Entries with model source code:
━━━━━━

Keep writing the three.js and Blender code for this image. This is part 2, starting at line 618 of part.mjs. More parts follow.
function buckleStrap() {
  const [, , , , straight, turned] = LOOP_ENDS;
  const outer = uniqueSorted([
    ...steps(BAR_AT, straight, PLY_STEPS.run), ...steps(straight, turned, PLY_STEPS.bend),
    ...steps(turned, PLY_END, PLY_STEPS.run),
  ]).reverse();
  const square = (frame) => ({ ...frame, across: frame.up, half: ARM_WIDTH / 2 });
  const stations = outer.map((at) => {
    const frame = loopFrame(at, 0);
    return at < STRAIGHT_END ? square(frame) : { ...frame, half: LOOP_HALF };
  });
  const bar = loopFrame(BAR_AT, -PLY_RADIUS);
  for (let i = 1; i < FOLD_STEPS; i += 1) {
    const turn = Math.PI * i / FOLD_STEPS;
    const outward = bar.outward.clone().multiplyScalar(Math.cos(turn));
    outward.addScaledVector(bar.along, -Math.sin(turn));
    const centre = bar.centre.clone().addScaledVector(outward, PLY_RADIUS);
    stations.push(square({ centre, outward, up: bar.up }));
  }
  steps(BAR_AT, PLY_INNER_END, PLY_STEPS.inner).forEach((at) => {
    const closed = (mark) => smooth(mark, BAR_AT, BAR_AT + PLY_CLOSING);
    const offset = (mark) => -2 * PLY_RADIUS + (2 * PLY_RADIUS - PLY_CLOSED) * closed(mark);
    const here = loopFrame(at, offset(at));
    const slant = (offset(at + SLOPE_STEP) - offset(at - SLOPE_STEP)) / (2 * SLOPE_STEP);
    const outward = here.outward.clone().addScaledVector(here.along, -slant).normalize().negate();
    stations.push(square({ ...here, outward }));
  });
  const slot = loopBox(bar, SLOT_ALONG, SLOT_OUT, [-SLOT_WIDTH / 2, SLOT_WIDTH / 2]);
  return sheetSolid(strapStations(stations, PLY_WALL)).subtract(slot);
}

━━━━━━

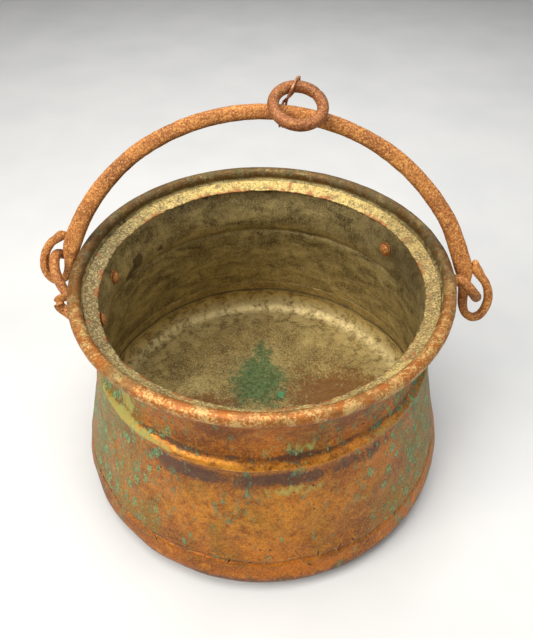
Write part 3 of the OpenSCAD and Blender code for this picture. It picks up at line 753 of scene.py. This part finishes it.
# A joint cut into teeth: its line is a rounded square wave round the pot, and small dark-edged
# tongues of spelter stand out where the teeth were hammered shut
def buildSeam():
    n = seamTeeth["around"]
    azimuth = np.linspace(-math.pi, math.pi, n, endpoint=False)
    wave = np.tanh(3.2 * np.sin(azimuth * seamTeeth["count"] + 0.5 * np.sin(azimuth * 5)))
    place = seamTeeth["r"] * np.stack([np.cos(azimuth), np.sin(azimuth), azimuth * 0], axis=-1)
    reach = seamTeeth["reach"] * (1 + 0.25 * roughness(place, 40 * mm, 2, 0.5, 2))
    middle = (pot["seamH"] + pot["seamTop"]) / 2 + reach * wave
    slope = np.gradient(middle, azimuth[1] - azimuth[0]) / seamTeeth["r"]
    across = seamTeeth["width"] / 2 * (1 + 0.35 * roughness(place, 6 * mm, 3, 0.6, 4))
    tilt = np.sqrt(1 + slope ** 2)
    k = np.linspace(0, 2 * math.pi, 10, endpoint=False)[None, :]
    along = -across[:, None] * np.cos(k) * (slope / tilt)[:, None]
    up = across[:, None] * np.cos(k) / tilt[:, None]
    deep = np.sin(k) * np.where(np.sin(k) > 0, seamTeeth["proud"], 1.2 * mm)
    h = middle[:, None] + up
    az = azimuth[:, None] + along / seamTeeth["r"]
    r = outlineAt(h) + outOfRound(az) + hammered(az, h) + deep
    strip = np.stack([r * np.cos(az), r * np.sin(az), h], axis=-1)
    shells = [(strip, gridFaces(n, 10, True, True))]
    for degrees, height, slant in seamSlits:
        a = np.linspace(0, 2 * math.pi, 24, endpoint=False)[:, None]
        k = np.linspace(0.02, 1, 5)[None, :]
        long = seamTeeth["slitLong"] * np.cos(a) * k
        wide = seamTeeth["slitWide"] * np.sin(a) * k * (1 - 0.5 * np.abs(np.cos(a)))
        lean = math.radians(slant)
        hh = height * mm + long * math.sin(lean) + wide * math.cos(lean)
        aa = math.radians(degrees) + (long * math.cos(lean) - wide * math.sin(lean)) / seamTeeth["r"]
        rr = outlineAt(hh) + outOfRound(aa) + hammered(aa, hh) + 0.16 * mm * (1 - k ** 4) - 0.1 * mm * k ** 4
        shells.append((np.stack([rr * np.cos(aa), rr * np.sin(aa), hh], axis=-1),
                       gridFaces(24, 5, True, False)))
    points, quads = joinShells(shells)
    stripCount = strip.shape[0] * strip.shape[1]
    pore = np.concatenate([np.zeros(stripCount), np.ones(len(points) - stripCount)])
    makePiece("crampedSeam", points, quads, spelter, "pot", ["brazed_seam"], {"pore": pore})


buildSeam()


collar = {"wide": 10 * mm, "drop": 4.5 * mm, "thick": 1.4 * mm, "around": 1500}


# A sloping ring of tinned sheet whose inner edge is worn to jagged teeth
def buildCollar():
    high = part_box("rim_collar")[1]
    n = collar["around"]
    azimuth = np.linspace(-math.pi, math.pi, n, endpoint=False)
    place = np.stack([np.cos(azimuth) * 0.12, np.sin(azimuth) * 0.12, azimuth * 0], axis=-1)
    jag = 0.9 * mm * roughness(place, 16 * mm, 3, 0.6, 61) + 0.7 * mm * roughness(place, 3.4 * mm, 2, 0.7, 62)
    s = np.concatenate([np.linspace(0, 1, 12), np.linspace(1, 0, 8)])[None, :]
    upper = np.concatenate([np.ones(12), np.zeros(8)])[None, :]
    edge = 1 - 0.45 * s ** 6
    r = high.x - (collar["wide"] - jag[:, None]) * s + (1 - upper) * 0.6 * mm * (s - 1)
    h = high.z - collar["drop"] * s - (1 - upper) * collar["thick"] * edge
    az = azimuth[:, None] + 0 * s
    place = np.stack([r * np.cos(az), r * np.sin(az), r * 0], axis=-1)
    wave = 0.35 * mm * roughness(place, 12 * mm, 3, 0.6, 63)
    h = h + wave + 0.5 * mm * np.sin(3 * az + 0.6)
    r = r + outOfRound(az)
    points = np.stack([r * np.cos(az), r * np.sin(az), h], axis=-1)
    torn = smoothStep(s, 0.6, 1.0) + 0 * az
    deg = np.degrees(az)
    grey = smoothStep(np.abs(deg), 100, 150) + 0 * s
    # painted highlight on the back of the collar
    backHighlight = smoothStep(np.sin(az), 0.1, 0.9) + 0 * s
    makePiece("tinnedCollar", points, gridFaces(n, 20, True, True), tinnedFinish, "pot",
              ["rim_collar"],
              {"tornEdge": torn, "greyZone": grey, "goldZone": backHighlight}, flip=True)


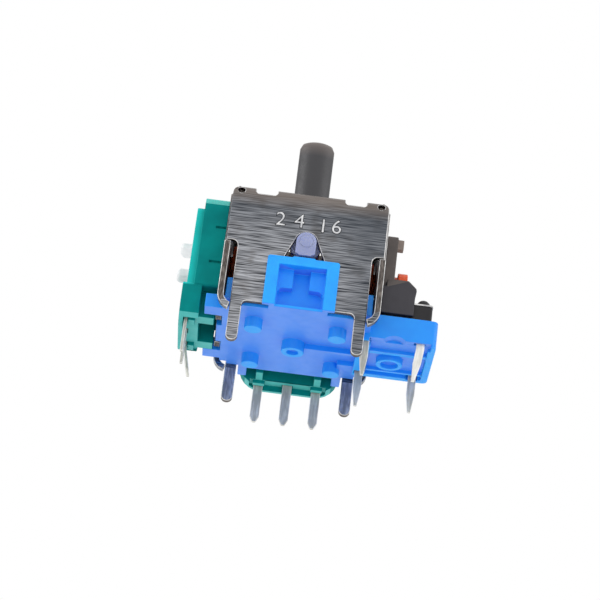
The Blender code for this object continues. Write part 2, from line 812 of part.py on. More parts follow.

━━━━━━

Short problem – Search the records for the word "Blender". Copy every line that has it.

Task solution –
Keep writing the three.js and Blender code for this image. This is part 2, starting at line 618 of part.mjs. More parts follow.
Write part 3 of the OpenSCAD and Blender code for this picture. It picks up at line 753 of scene.py. This part finishes it.
The Blender code for this object continues. Write part 2, from line 812 of part.py on. More parts follow.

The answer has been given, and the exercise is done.